Penso que esta história pode ser aplicada em várias situações de nossa vida. A primeira é que nem sempre, ou na maioria das vezes, conhecemos o próprio coração, nem sempre nos conhecemos o suficiente para separar o que aparentamos ser do que realmente somos. Segundo, não adianta representarmos papeis, praticarmos caridade, nos considerarmos religiosos, se o nosso pensamento e nosso desejo estão em outros lugares. Terceiro, estamos, na essência, onde nossos desejos estão e não, necessariamente, onde nos encontramos fisicamente, por mais que tentemos nos enganar juntando vários argumentos para justificar que o lugar físico (ou sentimental) é o lugar do coração. A quarta situação é aquela em que somos flagrados em nossa hipocrisia, ou seja, nos fazemos de amigos, de críticos, de sensíveis às demandas da atualidade, mas somos egoístas, insensíveis e queremos dominar o outro para colocá-lo a nosso serviço. Por fim, podemos pensar, também, nas situações em que aquilo que gostamos ou somos levados a curtir, na verdade são produzidos fora de nós, são incutidos em nossos comportamentos e, sem nenhum senso crítico, passamos a reproduzir.

Para além da moral francamente religiosa que a história indiana tem, penso que ela pode nos ensinar a trilharmos o difícil caminho de entender a nós mesmos e, fazendo um link com o mundo grego (do qual a mitologia é igualmente apaixonante), resgatarmos o ideal socrático do conhecer-se a si próprio!!!


domingo, 5 de maio de 2013

Academia



NO PAIN, NO GAIN! Isto estava escrito num cartaz na academia que estou frequentando. É isso mesmo!! Para quem me conhece um pouco sabe a aversão que eu nutria por este espaço para malhação, mas, com o peso aumentando acima do esperado, tomei tal decisão radical e agora sou um daqueles que passa uma hora por dia em esteiras, bicicletas e aparelhos de musculação. E o pior, estou tomando gosto pela coisa...
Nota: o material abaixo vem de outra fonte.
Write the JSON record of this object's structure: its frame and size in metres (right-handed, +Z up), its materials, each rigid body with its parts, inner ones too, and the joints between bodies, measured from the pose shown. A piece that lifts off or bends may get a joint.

Mas, como não poderia ser diferente, uso o espaço da academia não apenas para os exercícios, mas, também, para observar o comportamento das pessoas que a frequentam, sejam os professores sejam os alunos. A primeira impressão quando cheguei na academia pela primeira vez, com meu corpinho, digamos, diferente da grande maioria daquelas pessoas, é que somente eu estava iniciando a academia e que todos sabiam disso, ou seja, parecia que todos estavam observando o gordinho se ralando ali. E mais, a segunda impressão é que iria rolar uma aposta para ver quantos dias eu iria aguentar tal desafio. Ou seja, me senti um verdadeiro out-sider na academia. Depois de alguns dias passei a perceber que as impressões iniciais tinham um "q" de narcisismo, pois, na verdade, cada um está ali para fazer os seus exercícios, pouco se lixando com os outros. É impressionante como as pessoas, no geral,  não se cumprimentam, não falam bom dia etc. para os outros, mesmo para aqueles que frequentam o mesmo espaço há algum tempo. Esta foi minha terceira impressão, e é a que tenho até agora, pelo menos até que eu chegue a uma conclusão diferente.
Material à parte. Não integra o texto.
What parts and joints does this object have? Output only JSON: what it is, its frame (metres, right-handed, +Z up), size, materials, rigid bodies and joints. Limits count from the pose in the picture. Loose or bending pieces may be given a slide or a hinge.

Existem vários tipos de pessoas na academia: os iniciantes, que fazem de tudo para não parecer que o são (assim como eu...); aqueles que já estão adaptados; e aqueles que já são "bombados", e isso é percebido pela variedade dos aparelhos que são usados e pelo peso que são carregados, puxados, levantados. Os professores, como deveria ser mesmo, são exemplos de corpos bem definidos e, alguns pelo menos, acabam exibindo seus dotes físicos. Há outra possibilidade de diferenciar os frequentadores da academia: aqueles que ficam meio que escondidos, não querendo chamar a atenção, seja por vergonha ou por jeitão mesmo; aqueles que ficam "puxando" muito peso, mas que fazem isso sem chamar muita atenção para si; e aqueles que fazem questão de que os outros percebam a sua dura malhação e o seu corpo bem definido. Na verdade, a academia parece um desfile de egos, e os corpos definidos dos professores e dos alunos mais antigos e "aplicados" acabam por ser o objetivo dos outros.
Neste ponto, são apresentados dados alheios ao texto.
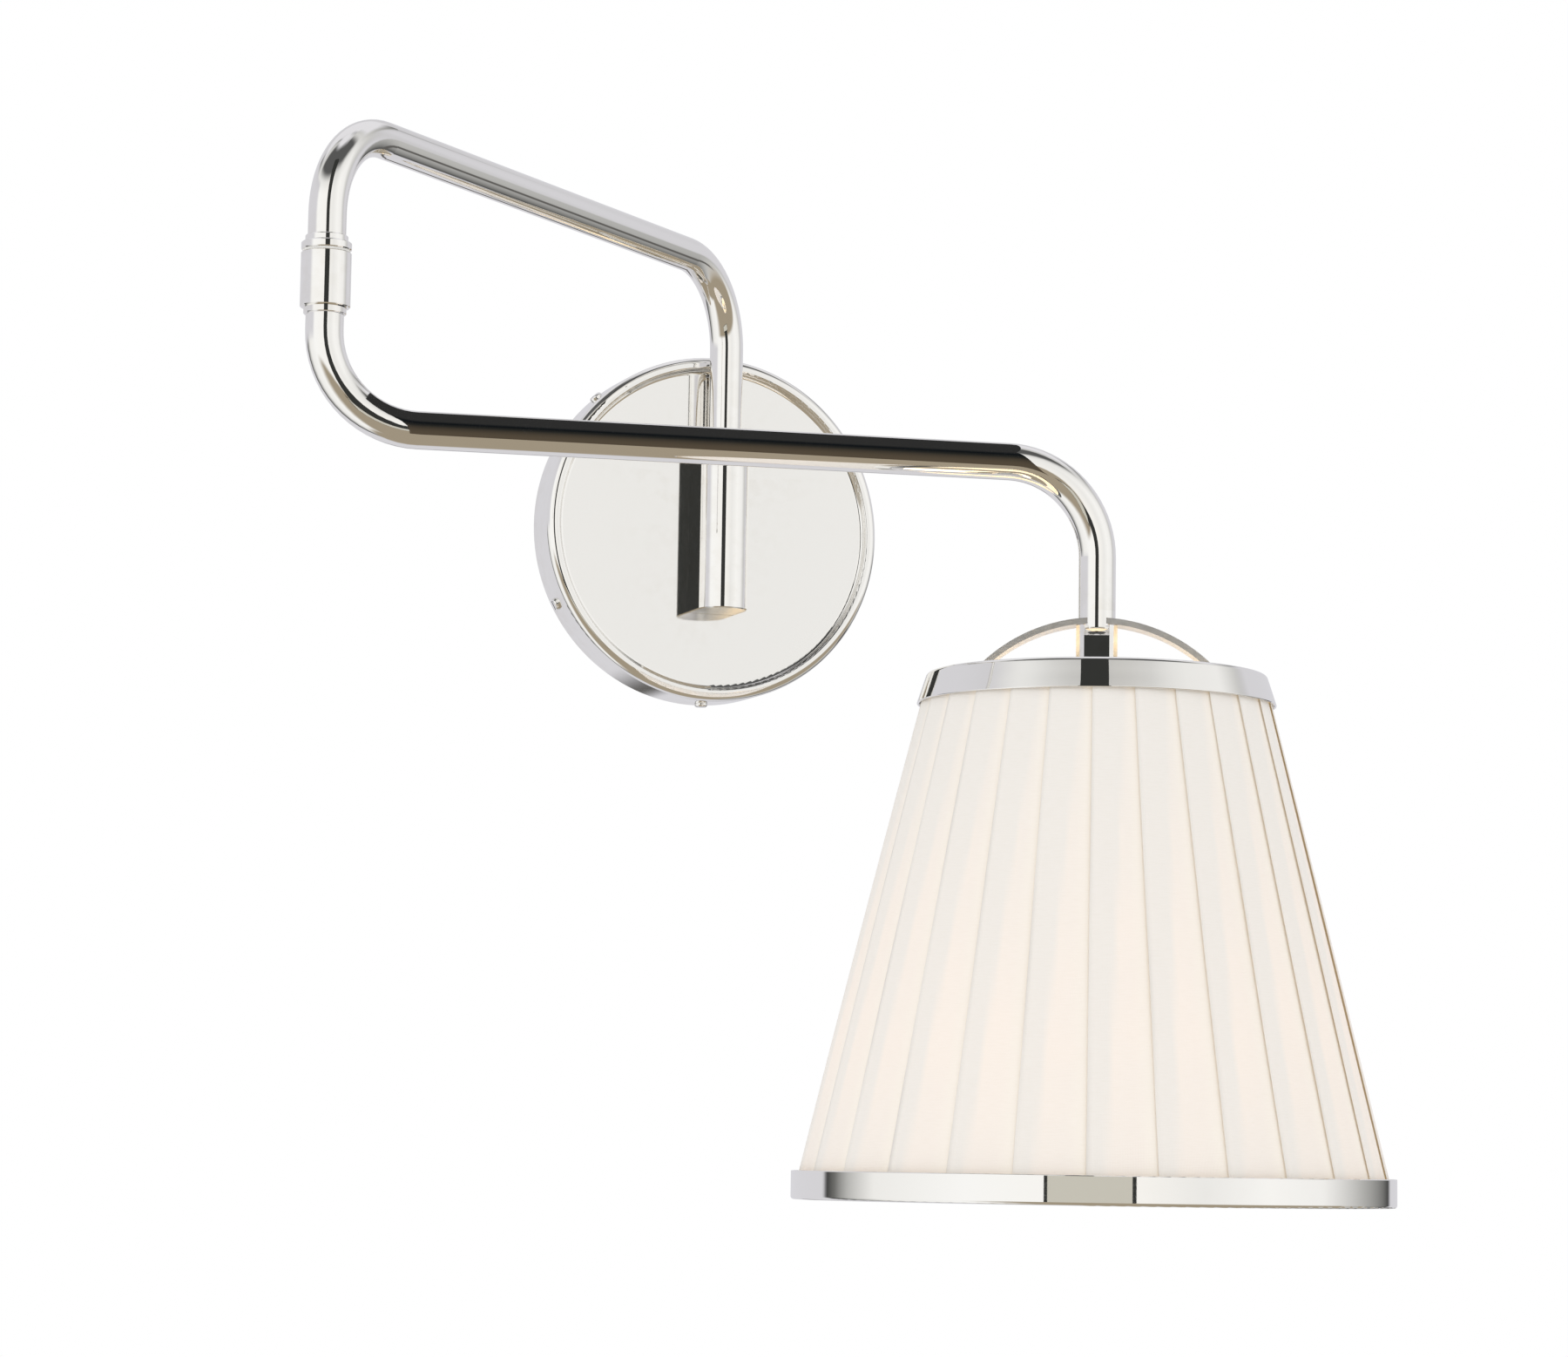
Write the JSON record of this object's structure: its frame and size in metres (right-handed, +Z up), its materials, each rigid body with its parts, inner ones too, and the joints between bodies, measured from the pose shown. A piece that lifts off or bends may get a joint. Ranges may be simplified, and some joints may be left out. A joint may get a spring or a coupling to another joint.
{
  "type": "swing arm wall sconce",
  "caption": "Wall lamp with a round canopy, two hinged tube arms and a pleated tapered shade held between polished rings under an arched strap.",
  "frame": {"origin": "centre of the canopy, on the wall face", "axes": "+X to the right along the wall, +Y into the wall, +Z up"},
  "size_m": [0.3748, 0.3387, 0.3597],
  "materials": {
    "polished_nickel": "mirror-polished nickel plate, slightly warm",
    "zinc_steel": "bright zinc-plated steel, satin",
    "ground_green": "green dyed screw",
    "bronze": "sintered bronze, oiled",
    "nylon": "natural nylon",
    "wire_jacket": "pale jacketed lamp wire",
    "shade_lining": "translucent white lining card",
    "pleated_cloth": "ivory linen-silk, knife pleated, translucent",
    "porcelain": "white glaze",
    "shell_brass": "stamped brass",
    "bulb_cap": "bright aluminium cap",
    "frosted_glass": "soft white frosted"
  },
  "bodies": {
    "wall_mount": {"mounting_pan": "zinc_steel", "ground_screw": "ground_green", "canopy": "polished_nickel", "canopy_screws": "polished_nickel", "hinge_block": "polished_nickel", "hinge_block_screws": "zinc_steel", "post_set_screw": "zinc_steel", "post_bushes": "bronze", "post_washer": "nylon", "supply_wire": "wire_jacket"},
    "upper_arm_body": {"upper_arm": "polished_nickel", "post_spigot": "bronze", "elbow_cap": "polished_nickel", "elbow_pin": "zinc_steel", "elbow_nut": "zinc_steel", "upper_arm_wire": "wire_jacket"},
    "lower_arm_body": {"elbow_sleeve": "polished_nickel", "elbow_bush": "bronze", "elbow_washer": "nylon", "elbow_collar": "polished_nickel", "lower_arm": "polished_nickel", "lower_arm_wire": "wire_jacket", "arm_hub": "polished_nickel", "shade_strap": "polished_nickel", "strap_rivets": "polished_nickel", "shade_top_ring": "polished_nickel", "shade_bottom_ring": "polished_nickel", "shade_liner": "shade_lining", "shade_cloth": "pleated_cloth", "socket_coupling": "polished_nickel", "socket_nipple": "zinc_steel", "socket_nut": "zinc_steel", "socket_cup": "polished_nickel", "lamp_holder": "porcelain", "screw_shell": "shell_brass", "centre_contact": "shell_brass", "bulb_base": "bulb_cap", "bulb_glass": "frosted_glass"}
  },
  "joints": [
    {"name": "post_swing", "type": "hinge", "parent": "wall_mount", "child": "upper_arm_body", "pos_m": [0, -0.03, 0.034], "axis": [0, 0, 1], "range_deg": [-36, 48]},
    {"name": "elbow_swing", "type": "hinge", "parent": "upper_arm_body", "child": "lower_arm_body", "pos_m": [-0.20036, -0.20602, 0.0552], "axis": [0, 0, 1], "range_deg": [-122, 3]}
  ]
}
É muito interessante como a lógica do corpo bem feito, bem torneado, sarado, parece que acaba sendo incorporado pelos frequentadores da academia. Há uma competição, muito velada, para ver quem chega primeiro ao objetivo. Há, nisso tudo, uma espécie de neurose coletiva que transparece nos rostos suados e cheios de caretas quando se está levantando peso. A neurose fica clara, ainda mais, quando o rosto, depois de mostrar tanto sofrimento, exibe um sorriso (quase sempre disfarçado) de satisfação. Afinal, no pain no gain!! (sem dor não há ganho!!). De minha parte, quero, sim, perder peso e adquirir uma vida mais saudável, mas procuro desde já me vacinar contra a neurose do belo corpo, pois nem imagino perder totalmente a barriga que custei mais de vinte anos para conquistar!!!